» **Directions**
Locate the line containing "shown = obj.evaluated_get(depsgraph)" in the material below; repeat it and every line after it, exactly as written.

» **Data shown**
______________________________
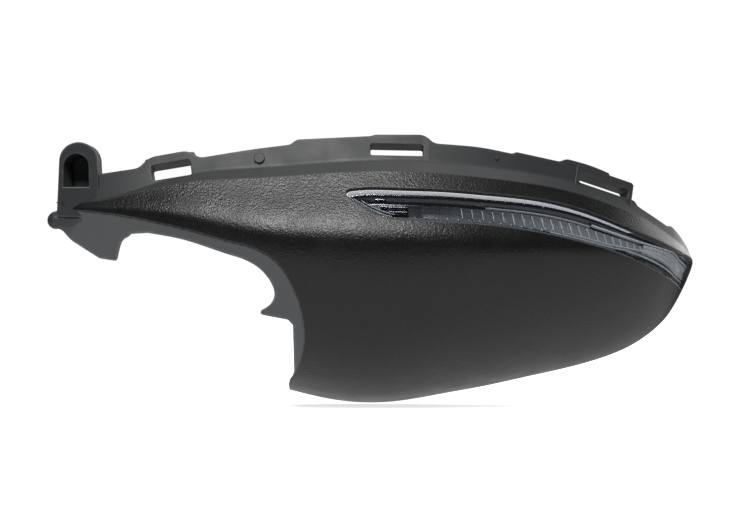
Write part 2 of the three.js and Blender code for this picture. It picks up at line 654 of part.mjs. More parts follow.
function buildHousing() {
  let tray = lampBlock({ inset: -TRAY_MARGIN, from: HOLLOW_START - 0.012, near: TRAY_FRONT, far: TRAY_DEPTH });
  for (const fixing of LAMP_FIXINGS) tray = tray.add(lug(fixing));
  tray = tray.add(plugBox(PLUG.width, PLUG.height, 0, PLUG.length));
  const cuts = [
    lampBlock({ from: HOLLOW_START, inset: TRAY_WALL - TRAY_MARGIN, near: 0, far: TRAY_DEPTH - TRAY_WALL }),
    plugBox(PLUG.width - 2 * PLUG.wall, PLUG.height - 2 * PLUG.wall, PLUG.floor + TRAY_WALL / 2,
      PLUG.length + 1),
    ...pinOffsets().map((x) => placed(pinGeometry(PIN + 2 * GAP).translate(x, 0, 0), plugFrame())),
    ...LAMP_FIXINGS.map((f) => post(fixingFrame(f, LUG_DEPTH + LUG_THICK + 1),
      LAMP_SCREW_RADIUS + 0.35, LUG_THICK + 2, 12)),
    post(lampFrame(VENT.s, TRAY_DEPTH + 1), VENT.hole, TRAY_WALL + 2, 12),
  ];
  for (const cutter of cuts) tray = tray.subtract(cutter);
  return mainBody(tray);
}

// A metallised bezel plate around the light guide and the end optic.
const BEZEL_INSET = LENS_LEG_WIDTH + GAP;
const GUIDE_TOP = 5;
const GUIDE_BOTTOM = 3.5;
function buildBezel() {
  const window = lampBand({ stations: spread(GUIDE_START - 0.005, LAMP_END - 0.03, 48),
    top: GUIDE_TOP - GAP, bottom: GUIDE_BOTTOM - GAP, near: 3, far: 7, across: 1 });
  return lampBlock({ from: HOLLOW_START, inset: BEZEL_INSET, near: 4.4, far: 5.4 })
    .subtract(window);
}

// Evenly pitched cells along a band: stations, and a depth for each, stepping at every cell edge.
function cells(from, to, pitch, profile) {
  const count = Math.round(((to - from) * STATION_LENGTH) / pitch);
  const width = (to - from) / count;
  const stations = [];
  const depths = [];
  for (let i = 0; i < count; i++)
    for (const [share, depth] of profile) {
      stations.push(from + (i + share) * width);
      depths.push(depth);
    }
  stations.push(to);
  depths.push(profile[0][1]);
  return { stations, depths };
}

// The light guide: a clear bar with a prism notch across its back at every pitch, and a leg at its
// inboard end that reaches back to its LED.
function buildGuide() {
  const { stations, depths } = cells(GUIDE_START, OPTIC_START - 0.002, GUIDE_PITCH,
    [[0, GUIDE_BACK], [0.32, GUIDE_BACK], [0.5, GUIDE_BACK - 1.2], [0.68, GUIDE_BACK]]);
  const bar = lampBand({ stations, top: GUIDE_TOP, bottom: GUIDE_BOTTOM, near: GUIDE_FRONT, far: depths });
  const leg = new THREE.BoxGeometry(2.6, 2.6, LED_FRONT - GAP - GUIDE_BACK + 1.4);
  leg.translate(0, 0, -(LED_FRONT - GAP - GUIDE_BACK + 1.4) / 2);
  return bar.add(placed(leg, lampFrame(GUIDE_LEG, GUIDE_BACK - 1.4)));
}

// Ribbed end optic
function buildOptic() {
  const { stations, depths } = cells(OPTIC_START + 0.004, LAMP_END - 0.036, OPTIC_PITCH,
    [[0, 4], [0.5, 3.2]]);
  return lampBand({ stations, top: GUIDE_TOP, bottom: GUIDE_BOTTOM, near: depths, far: 6 });
}

const REFLECTOR_FRONT = TRAY_FRONT + 0.6;
const REFLECTOR_THICK = 0.8;
function reflector(from, to) {
  return lampBand({ stations: spread(from, to, 20), top: 3, bottom: 2.6, near: REFLECTOR_FRONT,
    far: REFLECTOR_FRONT + REFLECTOR_THICK });
}

const MAIN_BOARD = { s: 0.1, length: 36, height: 6.6 };
const END_BOARD = { s: 0.79, length: 20, height: 5 };
const BOARD_DEPTH = TRAY_DEPTH - 5;
const BOARD_THICK = 1;
const LED = { size: 2.2, thick: 0.9 };
const LED_FRONT = BOARD_DEPTH - LED.thick - GAP;
const GUIDE_LEG = 0.04;
const guideLedX = () => {
  const along = V(0, 0, 0).setFromMatrixColumn(lampFrame(MAIN_BOARD.s, BOARD_DEPTH), 0);
  const step = V(0, 0, 0).setFromMatrixPosition(lampFrame(GUIDE_LEG, BOARD_DEPTH))
    .sub(V(0, 0, 0).setFromMatrixPosition(lampFrame(MAIN_BOARD.s, BOARD_DEPTH)));
  return step.dot(along);
};
const END_LEDS = [-7, 0, 7];

function endReflector() {
  return END_LEDS.reduce((sheet, x) => sheet.subtract(
    onBoard(END_BOARD, x, 0, [LED.size + 0.8, LED.size + 0.8, 12])), reflector(OPTIC_START + 0.004, 0.93));
}

const board = ({ s, length, height }) =>
  placed(new THREE.BoxGeometry(length, height, BOARD_THICK).translate(0, 0, -BOARD_THICK / 2),
    lampFrame(s, BOARD_DEPTH));
const onBoard = (boardSpec, x, y, [w, h, t]) =>
  placed(new THREE.BoxGeometry(w, h, t).translate(x, y, t / 2 + GAP), lampFrame(boardSpec.s, BOARD_DEPTH));

// A contact pin: from behind the main board through the tray's back into the plug socket.
const PIN = 0.8;
const PIN_PITCH = 2.5;
const PIN_COUNT = 3;
const pinOffsets = () => spread(-PIN_PITCH, PIN_PITCH, PIN_COUNT - 1);
const pinGeometry = (thick) =>
  new THREE.BoxGeometry(thick, thick, PLUG.length).translate(0, 0, 2.6 - PLUG.length / 2);

function lampScrew(fixing) {
  const head = post(fixingFrame(fixing, LUG_DEPTH + LUG_THICK + GAP + 1.6), 2.4, 1.6, 16);
  const shank = post(fixingFrame(fixing, LUG_DEPTH + LUG_THICK + GAP), LAMP_SCREW_RADIUS, 7, 12);
  const drive = new THREE.CylinderGeometry(1, 1, 2, 6).rotateX(Math.PI / 2);
  return head.add(shank).subtract(placed(drive, fixingFrame(fixing, LUG_DEPTH + LUG_THICK + GAP + 1.6)));
}

function ribbon() {
  return lampBand({ stations: spread(0.215, 0.715, 20), top: 5.4, bottom: 5.4, across: 1,
    near: BOARD_DEPTH + 1.6, far: BOARD_DEPTH + 1.9 });
}

// ---- Assembly -----------------------------------------------------------------------------------

const material = (color, roughness, metalness = 0, opacity = 1) => new THREE.MeshStandardMaterial({
  color, roughness, metalness, opacity, transparent: opacity < 1,
});
const COVER_PLASTIC = material(0x232427, 0.62);
const CLEAR = material(0xe8edf2, 0.08, 0, 0.32);
const HOUSING_PLASTIC = material(0x151617, 0.5);
const METALLISED = material(0x9aa0a8, 0.18, 0.95);
const BOARD = material(0x1f5a35, 0.55);
const CHIP = material(0x121212, 0.45);
const RESISTOR = material(0x2a2c30, 0.4);
const LED_BODY = material(0xf2e9b8, 0.3);
const TINNED = material(0xc9a64e, 0.3, 0.9);
const STEEL = material(0x8b9096, 0.35, 0.9);
const RUBBER = material(0x1b1b1c, 0.85);
const MEMBRANE = material(0xd8d9da, 0.8);
const FLEX = material(0xb07a24, 0.5);

const mirrorCover = new THREE.Group();
const lift = new THREE.Group();
lift.position.set(-PAD.x, -SEAT_Y, -PAD.z);
mirrorCover.add(lift);

function addNode(name, solid, look) {
  const mesh = new THREE.Mesh(toGeometry(solid), look);
  mesh.name = name;
  lift.add(mesh);
}

addNode("lower_cover", buildCover(), COVER_PLASTIC);
addNode("lamp_lens", buildLens(), CLEAR);
addNode("lamp_gasket", buildGasket(), RUBBER);
addNode("lamp_housing", buildHousing(), HOUSING_PLASTIC);
addNode("lamp_bezel", buildBezel(), METALLISED);
addNode("light_guide", buildGuide(), CLEAR);
addNode("end_optic", buildOptic(), CLEAR);
addNode("guide_reflector", reflector(0.062, OPTIC_START - 0.004), METALLISED);
addNode("end_reflector", endReflector(), METALLISED);
addNode("main_circuit_board", board(MAIN_BOARD), BOARD);
addNode("end_circuit_board", board(END_BOARD), BOARD);
addNode("board_link_ribbon", ribbon(), FLEX);
addNode("guide_led", onBoard(MAIN_BOARD, guideLedX(), 0, [LED.size, LED.size, LED.thick - GAP]), LED_BODY);
END_LEDS.forEach((x, i) =>
  addNode(`end_led_${i + 1}`, onBoard(END_BOARD, x, 0, [LED.size, LED.size, LED.thick - GAP]), LED_BODY));
addNode("driver_chip", onBoard(MAIN_BOARD, 2, 0, [4.4, 4, 1.2]), CHIP);
addNode("resistor_1", onBoard(MAIN_BOARD, 8, 1.6, [2, 1.2, 0.6]), RESISTOR);
addNode("resistor_2", onBoard(MAIN_BOARD, 8, -1.6, [2, 1.2, 0.6]), RESISTOR);
addNode("resistor_3", onBoard(END_BOARD, -4, 0, [1.2, 2, 0.6]), RESISTOR);
addNode("capacitor", onBoard(MAIN_BOARD, 13, 0, [3, 2.4, 1.4]), CHIP);
pinOffsets().forEach((x, i) =>
  addNode(`connector_pin_${i + 1}`, placed(pinGeometry(PIN).translate(x, 0, 0), plugFrame()), TINNED));
addNode("vent_membrane", post(lampFrame(VENT.s, TRAY_DEPTH + GAP + VENT.thick), VENT.radius, VENT.thick), MEMBRANE);
LAMP_FIXINGS.forEach((f, i) => addNode(`lamp_screw_${i + 1}`, lampScrew(f), STEEL));

export default mirrorCover;
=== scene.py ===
import math

import bpy
import numpy as np
from mathutils import Matrix, Vector


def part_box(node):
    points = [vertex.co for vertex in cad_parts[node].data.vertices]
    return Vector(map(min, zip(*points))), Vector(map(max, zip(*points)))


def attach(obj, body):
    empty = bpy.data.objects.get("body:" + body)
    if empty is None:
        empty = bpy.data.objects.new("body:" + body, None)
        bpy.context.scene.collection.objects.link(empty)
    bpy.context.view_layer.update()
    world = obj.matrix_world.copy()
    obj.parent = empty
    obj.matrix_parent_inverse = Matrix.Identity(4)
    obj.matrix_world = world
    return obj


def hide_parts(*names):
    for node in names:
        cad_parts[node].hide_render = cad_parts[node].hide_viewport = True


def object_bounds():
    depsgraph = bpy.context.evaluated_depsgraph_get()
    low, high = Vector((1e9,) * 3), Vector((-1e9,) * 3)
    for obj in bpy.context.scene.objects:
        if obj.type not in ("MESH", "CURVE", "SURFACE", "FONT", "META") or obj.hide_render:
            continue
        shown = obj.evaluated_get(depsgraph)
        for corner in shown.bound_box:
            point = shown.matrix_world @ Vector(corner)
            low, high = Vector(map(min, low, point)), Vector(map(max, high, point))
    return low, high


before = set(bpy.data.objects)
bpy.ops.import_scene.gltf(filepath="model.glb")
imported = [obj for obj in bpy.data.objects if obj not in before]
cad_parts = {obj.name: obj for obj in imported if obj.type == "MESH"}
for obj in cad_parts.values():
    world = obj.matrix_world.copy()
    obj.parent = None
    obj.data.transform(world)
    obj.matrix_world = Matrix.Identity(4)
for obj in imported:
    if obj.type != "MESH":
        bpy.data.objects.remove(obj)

cad_box = [list(corner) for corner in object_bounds()]

# ---- Driving dimensions, in the cover's own millimetres ----
# The cover's shape is computed again here from the same curves as its CAD solid, on a finer mesh.
NOSE_X = 10
NOSE_LENGTH = 129
NOSE_DEPTH = 72
NOSE_TURN = math.radians(88)
ARM_REACH = 139
ARM_SWEEP = 0.0012
WALL = 2.5
LIP_Y = 72
LIP_LENGTH = 117
FACE_LEAN = 0.45
FLANGE_LEAN = 0.3
SHOULDER_SETBACK = 3.4
FLANGE_STOCK = 30
FLANGE_END = 0.577
COLLAR_SLOPE = 0.45
COLLAR_DEPTH = 4
SEAT_Y = 40
PAD = (28, -36, 14, 9)
TAB_THICK = 8
LAMP_START = -0.0965
LAMP_END = 0.962
LENS_GAP = 0.45
LENS_CORNER = 0.7
LENS_THICK = 1.5
EDGE_RADIUS = 0.3  # rounding of the cover's moulded edges
RIDGE_V = 0.4

# The cover's solid in these millimetres runs from KNOB_X to TIP_X, so its packed box gives the scale.
KNOB_X = -132.6
TIP_X = 138.97
LIP_Z = -61.9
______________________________
» **Exercise output**
        shown = obj.evaluated_get(depsgraph)
        for corner in shown.bound_box:
            point = shown.matrix_world @ Vector(corner)
            low, high = Vector(map(min, low, point)), Vector(map(max, high, point))
    return low, high


before = set(bpy.data.objects)
bpy.ops.import_scene.gltf(filepath="model.glb")
imported = [obj for obj in bpy.data.objects if obj not in before]
cad_parts = {obj.name: obj for obj in imported if obj.type == "MESH"}
for obj in cad_parts.values():
    world = obj.matrix_world.copy()
    obj.parent = None
    obj.data.transform(world)
    obj.matrix_world = Matrix.Identity(4)
for obj in imported:
    if obj.type != "MESH":
        bpy.data.objects.remove(obj)

cad_box = [list(corner) for corner in object_bounds()]

# ---- Driving dimensions, in the cover's own millimetres ----
# The cover's shape is computed again here from the same curves as its CAD solid, on a finer mesh.
NOSE_X = 10
NOSE_LENGTH = 129
NOSE_DEPTH = 72
NOSE_TURN = math.radians(88)
ARM_REACH = 139
ARM_SWEEP = 0.0012
WALL = 2.5
LIP_Y = 72
LIP_LENGTH = 117
FACE_LEAN = 0.45
FLANGE_LEAN = 0.3
SHOULDER_SETBACK = 3.4
FLANGE_STOCK = 30
FLANGE_END = 0.577
COLLAR_SLOPE = 0.45
COLLAR_DEPTH = 4
SEAT_Y = 40
PAD = (28, -36, 14, 9)
TAB_THICK = 8
LAMP_START = -0.0965
LAMP_END = 0.962
LENS_GAP = 0.45
LENS_CORNER = 0.7
LENS_THICK = 1.5
EDGE_RADIUS = 0.3  # rounding of the cover's moulded edges
RIDGE_V = 0.4

# The cover's solid in these millimetres runs from KNOB_X to TIP_X, so its packed box gives the scale.
KNOB_X = -132.6
TIP_X = 138.97
LIP_Z = -61.9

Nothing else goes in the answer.